My solves here were not particularly clean, but fast enough, particularly on the second puzzle.

Next I went for the skyscrapers. It’s not particularly strong for me as a latin square type, but as a German I’m well practiced… Neither solve was particularly clean, each time ending up with some quarter of the grid empty without obvious logical progress. I got the first one out well enough, but on the second I had already made a bad deduction before guessing, and ended up turning in an (obviously) broken solution.

Looking at the solve in retrospect, I wonder if I should go to more effort to catch errors like this. (Placing two 1s directly above each other seems like something that could be noticed without wasting too much time, but who knows?)

For the first of the snakes, I found the right place to start, but it took me quite a while to figure out that there were options for the bottom of the grid that looked different than what I started with. The second one was a pretty satisfying mix of experimentation and logic.

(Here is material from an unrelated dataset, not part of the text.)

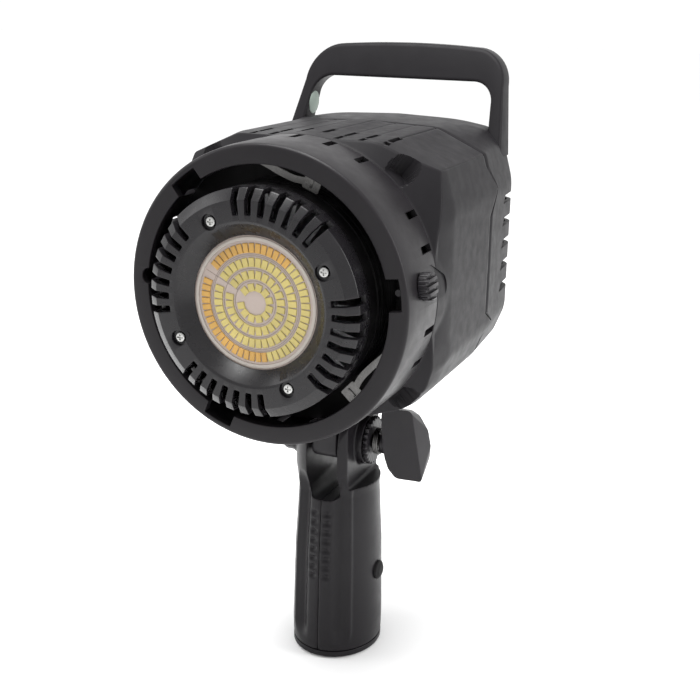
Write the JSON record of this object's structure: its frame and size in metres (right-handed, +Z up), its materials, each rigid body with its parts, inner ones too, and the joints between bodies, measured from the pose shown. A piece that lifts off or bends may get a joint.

At this point I had the two Four Winds left, and still a decent amount of time on the clock. Neither of the two felt like a particularly fast solve; particularly on the second I felt that I was scanning the grid for spots to make progress quite a bit, which is usually not something I’m fast at. Judging by the points per minute, it seems I did ok though.

By the time I was done, I was down to about a minute. I gave the first puzzle a guessy try that didn’t work out. It might have been a better idea to double check, but chances would have been slim to fix anything in the time left.

Overall, a pretty good result for me, with 6th place after last month’s 5th. After a lousy first GP and missing the second GP as an author, it looks like I might end up in the top 10 again after all if I keep up this level.

Congratulations to the winner Hideaki Jo, and the whole Japanese team that dominated the round. You can see Yuki Kawabe’s writeup here, who solved the same puzzles 5 minutes faster and with one less mistake.